In a more recent work, Futuriste (1980), Henry channels his sound through a variety of acoustic spaces placed on the stage. He had room-sized boxes filled with speakers, bathtubs, old tanks, basins and pipes, all lending their own peculiar resonance to Henry's prerecorded scores. "It was a work of acoustic and electric diffusion," he proudly proclaims. "For me it was the best definition of an electro-acoustic concert. It was at the same time vibrant, live, and on tape."

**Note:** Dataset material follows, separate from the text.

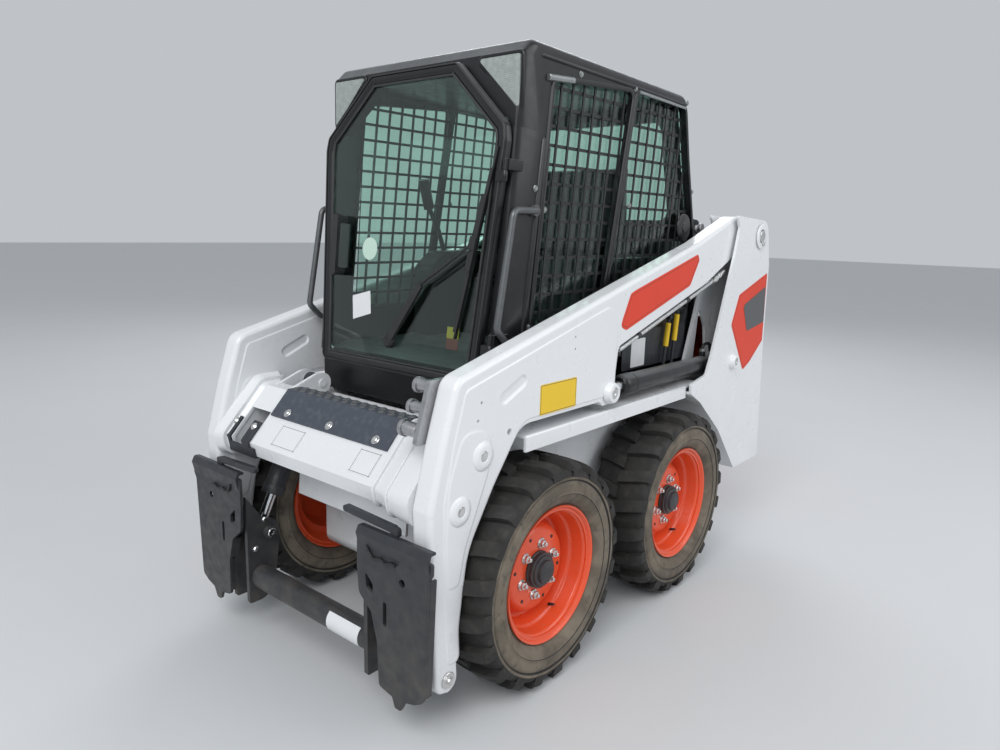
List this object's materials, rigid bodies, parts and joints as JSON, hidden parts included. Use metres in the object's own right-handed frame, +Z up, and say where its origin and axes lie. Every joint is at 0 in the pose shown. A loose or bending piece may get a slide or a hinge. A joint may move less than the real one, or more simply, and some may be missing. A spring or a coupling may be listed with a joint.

Curiously, some regard these vanguard artists as anachronistic in the context of new music in general, and the French avant-garde in particular. Composers associated with Pierre Boulez's Institut de Recherche et Coordination Acoustique/Musique (IRCAM) in Paris, are reputed to snipe at Henry and Schaeffer like they were doddering old tinkerers. For their part, Henry and Schaeffer take any opportunity to lampoon the high-tech computer music of IRCAM.

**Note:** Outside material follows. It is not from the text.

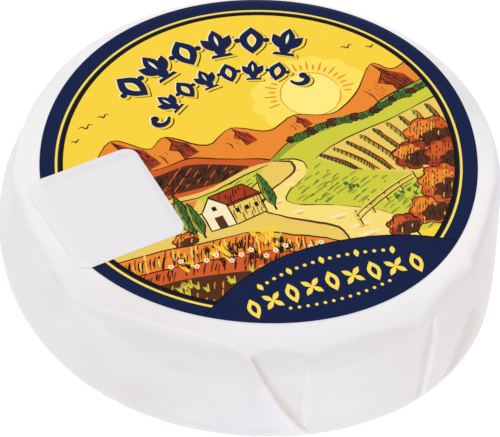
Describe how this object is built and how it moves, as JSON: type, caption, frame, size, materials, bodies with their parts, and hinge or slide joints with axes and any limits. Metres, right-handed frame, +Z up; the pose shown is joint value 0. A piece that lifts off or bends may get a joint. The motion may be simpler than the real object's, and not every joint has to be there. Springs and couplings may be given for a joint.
{
  "type": "wrapped camembert cheese",
  "caption": "Small camembert wheel folded into white paper, with a round printed label on top and a blank square sticker lapping over the label's edge.",
  "frame": {"origin": "middle of the bounding box at the surface that the wheel lies on", "axes": "+Z up through the label, -Y towards the shown tuck of the paper, +X to its right"},
  "size_m": [0.082, 0.0824, 0.0255],
  "materials": {
    "wrap_paper": "smooth white coated paper with a satin sheen",
    "label_paper": "glossy printed paper, mostly yellow inside a navy border",
    "sticker_paper": "plain white satin sticker"
  },
  "bodies": {
    "root": {"wrapped_cheese": "wrap_paper", "round_label": "label_paper", "square_sticker": "sticker_paper"}
  },
  "joints": []
}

Schaeffer relates a Pierre Boulez story from the 1950s, illuminating the schism in French music circles. "One day we had the visit of a young and unknown musician, Pierre Boulez. At the time, I was involved in trying to create a solfege that could include many sounds and timbres. I thought we should classify the sounds in terms of their effect on the listener, of their psychological effect. We would classify them in high, low, hard, harsh sounds. Boulez objected to that. He refused to collaborate and left after composing one piece, as boring as usual, with one single sound (Etudes, 1952)."
Of course, with the sophisticated computers at IRCAM, like the 4X Real Time Digital Computer, Boulez and his disciples are able to work at a subtler, almost sub-atomic level of musical sound and structure than Henry and Schaeffer ever could.

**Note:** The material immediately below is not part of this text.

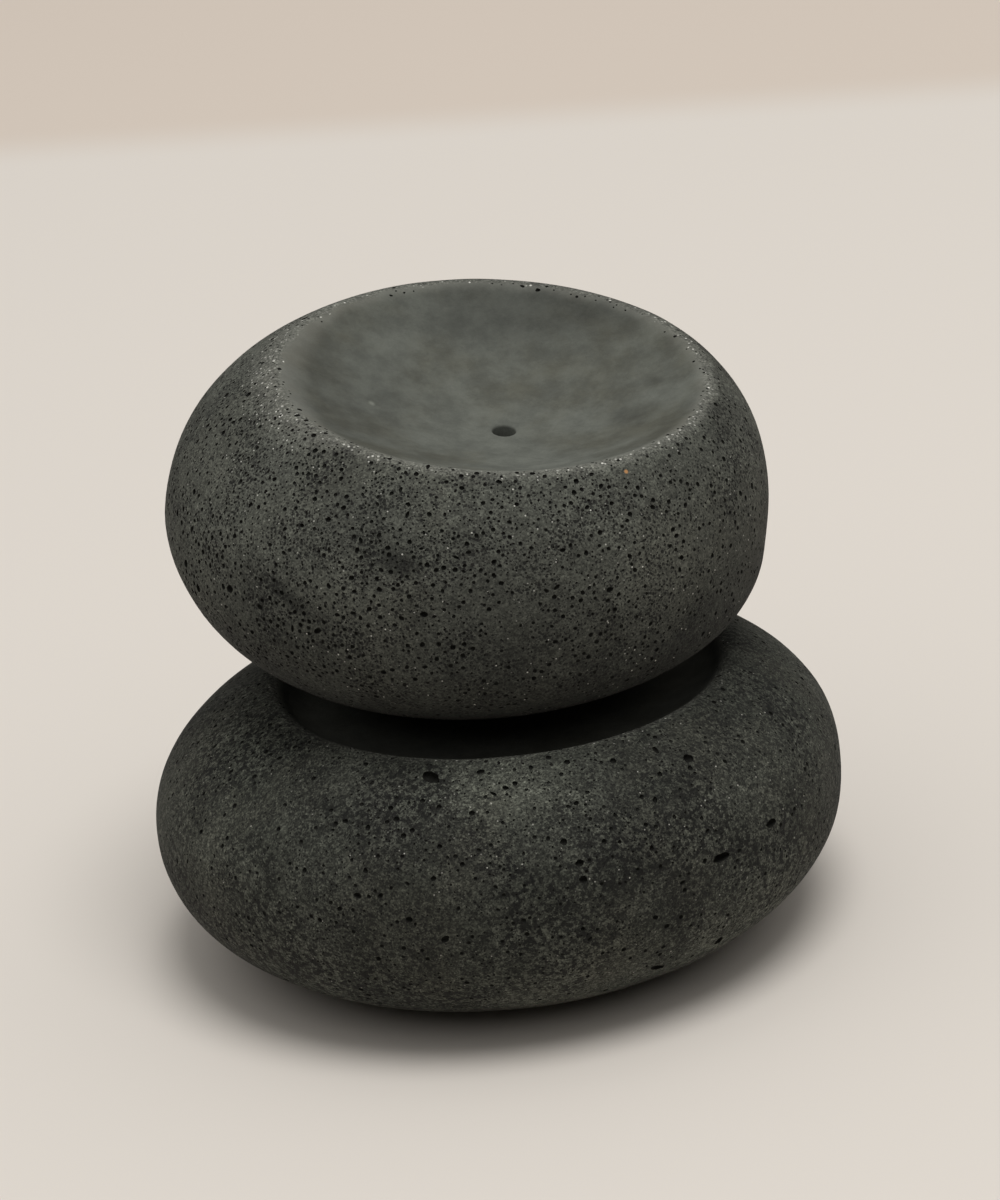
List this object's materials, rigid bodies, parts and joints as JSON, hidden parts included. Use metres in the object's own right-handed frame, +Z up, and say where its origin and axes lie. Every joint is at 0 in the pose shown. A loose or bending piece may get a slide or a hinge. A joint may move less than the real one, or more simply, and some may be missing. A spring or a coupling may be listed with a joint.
{
  "type": "incense holder",
  "caption": "Stacked pebble incense holder: a round cast stone with an ash dish and stick hole, resting loose in the shallow seat of a wider stone.",
  "frame": {"origin": "middle of the lower stone's flat foot, on the surface that it stands on", "axes": "+Z up, the front of the holder faces -Y, +X to its right"},
  "size_m": [0.091, 0.091, 0.0812],
  "materials": {
    "lower_concrete": "matt dark grey cast concrete with open air pores and a worn, speckled lip",
    "upper_concrete": "matt dark grey cast concrete with open air pores outside and a smoother, softly mottled dish"
  },
  "bodies": {
    "lower_stone": {"lower_stone": "lower_concrete"},
    "upper_stone": {"upper_stone": "upper_concrete"}
  },
  "joints": [
    {"name": "upper_stone_lift", "type": "slide", "parent": "lower_stone", "child": "upper_stone", "axis": [0, 0, 1], "range_m": [0, 0.06]}
  ]
}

Schaeffer, who has spent the last ten years composing philosophical treatises on the state of the world, relates to high technology the way people probably related to his own work when he began in 1948. "I am convinced that synthetic music, so fashionable today, is making a mistake feeding the ear with synthetic sounds. We need to come back to that."
Schaeffer may get his wish with the abundance of digital samplers on the market, taking sounds from the acoustic world with their harmonically richer structures, and manipulating them into new shapes. Yet, when queried about it, neither Schaeffer nor Henry seemed very interested in the new technology. But embracement of new technology isn't really the point. Technique ultimately is not music. Henry's methods may be archaic by contemporary standards, but the resulting music is powerfully evocative by any standards. Popular artist Bill Nelson records his personal music this way, claiming it has an intrinsic and emotional value not unlike woodcarving. He's joined in this opinion by Brian Eno and Holger Czukay.
Pierre Schaeffer and Pierre Henry made a contribution that has helped shape music for the last 38 years, be it the early tape music works of Otto Luening and Vladimir Ussachevsky at Columbia, and Stockhausen in Germany, the Beatles in their Sgt. Pepper days, or producers Arthur Baker and Martin Rushent today. They owe their genesis to the sounds of a world rearranged by Pierre Schaeffer and Pierre Henry.